There isn’t much doubt which side enjoyed the Autumn Statement more in the Commons chamber. Tory MPs wore gleeful looks that showed they thought the Chancellor had planted his ball firmly in the back of Ed Balls’s net. They cheered with terrace gusto. Labour MPs looked solemn and attentive. Perhaps their expressions were meant to project scorn and disbelief at what George Osborne was saying. They could also be interpreted as masks of defeat.
The mood imbalance was, to an extent, inevitable. The focus of the Autumn Statement was things the Chancellor wants to talk about and things Labour says are missing the point. Osborne boasts that the economy is growing lustily. Labour asserts that people aren’t feeling it in the marginals. Osborne declares that his plan for fiscal prudence has delivered the stability from which future prosperity will flourish. Balls says Osborne’s plan has left voters feeling out of pocket.
The Tories think they have won the biggest argument of the parliament – the question of who was to blame for the economic mess and who is best qualified to clear it up. Labour think, or at least hope, that there is a bigger argument about who the economy serves, who can be trusted to look after ordinary people, and that the Tories are ill-equipped to meet that challenge.

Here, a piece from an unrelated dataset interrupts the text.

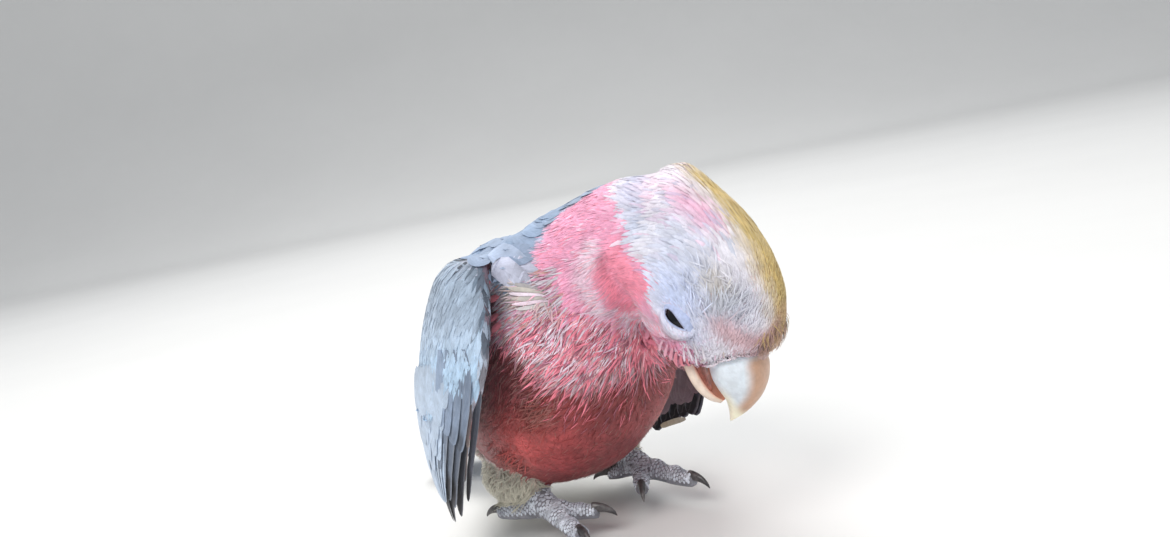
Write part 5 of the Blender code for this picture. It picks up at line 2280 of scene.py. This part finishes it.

The problem for Labour today was that Osborne got to set the terms of the debate, so Balls arguing vigorously in the debate he would rather be having sounded close to a capitulation. When he accused the Chancellor of being in denial, the charge ricocheted back in his face. The Tories guffawed merrily. The Labour leadership – both Eds – remain confident of having the last laugh, to the extent that the macroeconomic indicators fuelling Conservative levity conceal real pain that will cost the government votes. The economy that Tory MPs were cheering is on paper; the one Labour’s cost of living campaign focuses on is in winnable constituencies. That’s the theory, at least.
But what today also demonstrated is that Osborne believes Labour’s reputation for overspending is terminally toxic. One of the Chancellor’s favourite gambits is engineering parliamentary debates exclusively to force Labour MPs to vote against something that most voters think is sensible. This device has been deployed with some effect over welfare reform, challenging the opposition to advertise their squeamishness about benefit cuts, which they duly did.
Today, Osborne gave advance notice of the next trick he will pull from the same box. He intends to put a “Charter For Budget Responsibility” before parliament next autumn, reaffirming the coalition parties’ determination to press ahead with the current trajectory of deficit reduction. The tactical logic behind this move is clear. It means that, six months before a general election, Labour will have to choose between endorsing the government’s economic policy (which they won’t do) and voting against prudent budgeting (which they will insist is a principle they cherish).
The standard Labour line in response to these Osborne stunts is to denounce them as cynical game-playing, unworthy of indulgence by a serious opposition whose eyes are fixed on the higher prize of transforming Britain’s economy and society for the better. Etc.
For nervous Labour MPs that can sound rather like a declaration of intent to walk straight into the trap, although Ed Miliband probably has more leeway with his own side now than he did a year or two ago. Since the party’s successful conference – and the energy price freeze pledge that disoriented the Tories for weeks – there is more patience in the parliamentary Labour party for Miliband’s insistence on doing things “in his own time, on his own terms.”
Still, after today, I suspect there will be increased pressure for one of those things to be a clearer line on long-term fiscal policy. Both Eds have said repeatedly in speeches and interviews that they recognise the spending constraints under which a future Labour government would operate. Osborne clearly thinks that message hasn’t reached the public and that he can continue pummelling Labour as the party that opposes every cut, while plotting to raise taxes, borrow and spend like Topsy.
Privately, senior Labour figures concede that this is a weakness. Both Eds know they need to do more if people are going to be persuaded to put them in charge of public money. There is, behind the scenes, a rolling discussion about the kind of measures and policies that will help Labour “cut through” with its determination to be prudent. The lesson that Miliband has learned from the energy price freeze is that voters don’t listen to vague declarations of intent. Many actively avoid anything the sounds like politics. So to get their attention, you need something big, bold, easy to understand and unignorable.
There are many on the Labour side who would like to get through a campaign without having to apply that logic to the delicate matter of budget discipline. Perhaps it can be avoided. The Eds may be right that a cost of living crisis will soon wipe the grins from Tory faces and that Osborne’s attempt to force the debate back to his preferred terms, while effective in the Commons today, will have diminishing returns over time. But the looks of unease on the Labour benches today suggest the party is still uncomfortable when the conversation turns to balancing the books. That is a weakness of which Balls will be well aware. I imagine the shadow Chancellor will be marching some sacred spending cow to the slaughter before polling day.